Ion Trap Collisional Activation of the (M + 2H)2+ − (M + 17H)17+ Ions of Human Hemoglobin β-Chain

Abstract

The parent ions of human hemoglobin beta-chain ranging in charge from 2+ to 17+ have been subjected to ion trap collisional activation. The highest charge-state ions (17+ to 13+) yielded series of products arising from dissociation of adjacent residues. The intermediate charge-state ions (12+ to 5+) tended to fragment preferentially at the N-terminal sides of proline residues and the C-terminal sides of acidic residues. Many, but not all, of the possible cleavages at proline, aspartic acid, and glutamic acid residues were represented in the spectra. The lowest charge-state ions were difficult to dissociate with high efficiency and yielded spectra with poorly defined product ion signals. This observation is attributed to sequential fragmentations arising from losses of small molecules such as water and/or ammonia. The poor fragmentation efficiency observed for the low charge states is due at least in part to the low trapping wells used to store the ions.

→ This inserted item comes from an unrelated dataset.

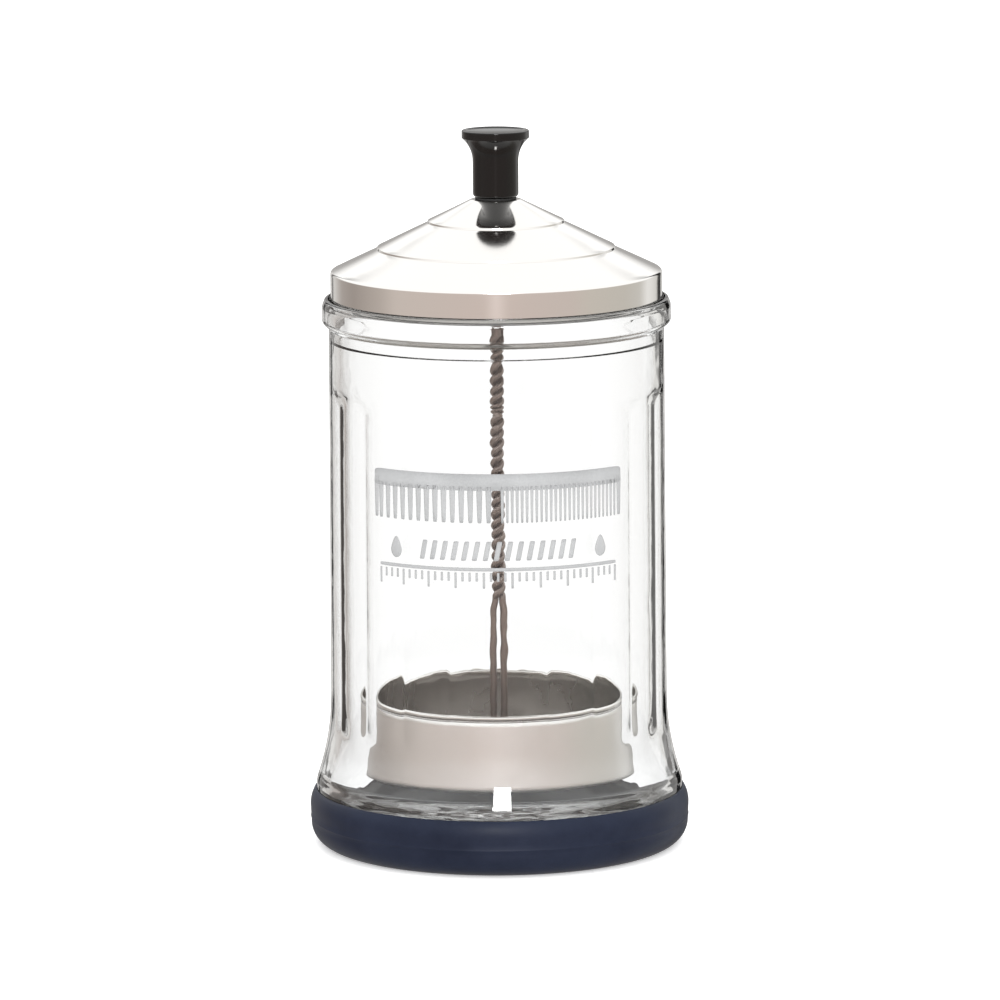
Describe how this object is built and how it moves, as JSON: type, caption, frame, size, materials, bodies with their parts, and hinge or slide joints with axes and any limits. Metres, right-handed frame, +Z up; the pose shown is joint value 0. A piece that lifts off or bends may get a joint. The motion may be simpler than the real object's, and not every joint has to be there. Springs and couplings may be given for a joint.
{
  "type": "disinfectant jar",
  "caption": "Fluted glass jar in a rubber boot, with a conical metal lid whose knob lifts a wire stem and a shallow perforated basket out of the liquid.",
  "frame": {"origin": "centre of the circular face that the rubber boot stands on", "axes": "+Z up along the jar's axis; -Y towards the printed front; the stem's two legs part along X"},
  "size_m": [0.111, 0.111, 0.21],
  "materials": {
    "glass": "clear pressed soda-lime glass",
    "boot_rubber": "satin moulded navy rubber",
    "lid_steel": "mirror-polished spun stainless steel",
    "knob_phenolic": "gloss black moulded phenolic",
    "insert_brass": "turned brass",
    "washer_fibre": "black fibre",
    "fastener_steel": "bright stainless steel",
    "wire_steel": "drawn stainless wire",
    "basket_steel": "satin stainless sheet"
  },
  "bodies": {
    "jar": {"glass_jar": "glass", "rubber_boot": "boot_rubber"},
    "lid": {"lid_shell": "lid_steel"},
    "knob_and_bolt": {"knob": "knob_phenolic", "knob_insert": "insert_brass", "knob_washer": "washer_fibre", "eye_bolt": "fastener_steel", "thrust_washer": "fastener_steel", "lock_nut": "fastener_steel"},
    "lifter": {"lifter_wire": "wire_steel", "basket_band": "basket_steel", "basket_tray": "basket_steel"}
  },
  "joints": [
    {"name": "lid_lift", "type": "slide", "parent": "jar", "child": "lid", "axis": [0, 0, 1], "range_m": [0, 0.16]},
    {"name": "knob_turn", "type": "hinge", "parent": "lid", "child": "knob_and_bolt", "pos_m": [0, 0, 0.19], "axis": [0, 0, 1], "continuous": true},
    {"name": "basket_swing", "type": "hinge", "parent": "knob_and_bolt", "child": "lifter", "pos_m": [0, 0, 0.17586], "axis": [1, 0, 0], "range_deg": [-2.5, 2.5]}
  ]
}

Higher ion stabilities due to lower Coulombic repulsion and charges being sequestered at highly basic sites may also play an important role. Ion/ion proton-transfer reactions involving protein parent ions allows for the formation of a wide range of parent ion charge states. In addition, the ion/ion proton-transfer reactions involving protein dissociation products simplify interpretation of the product ion spectra.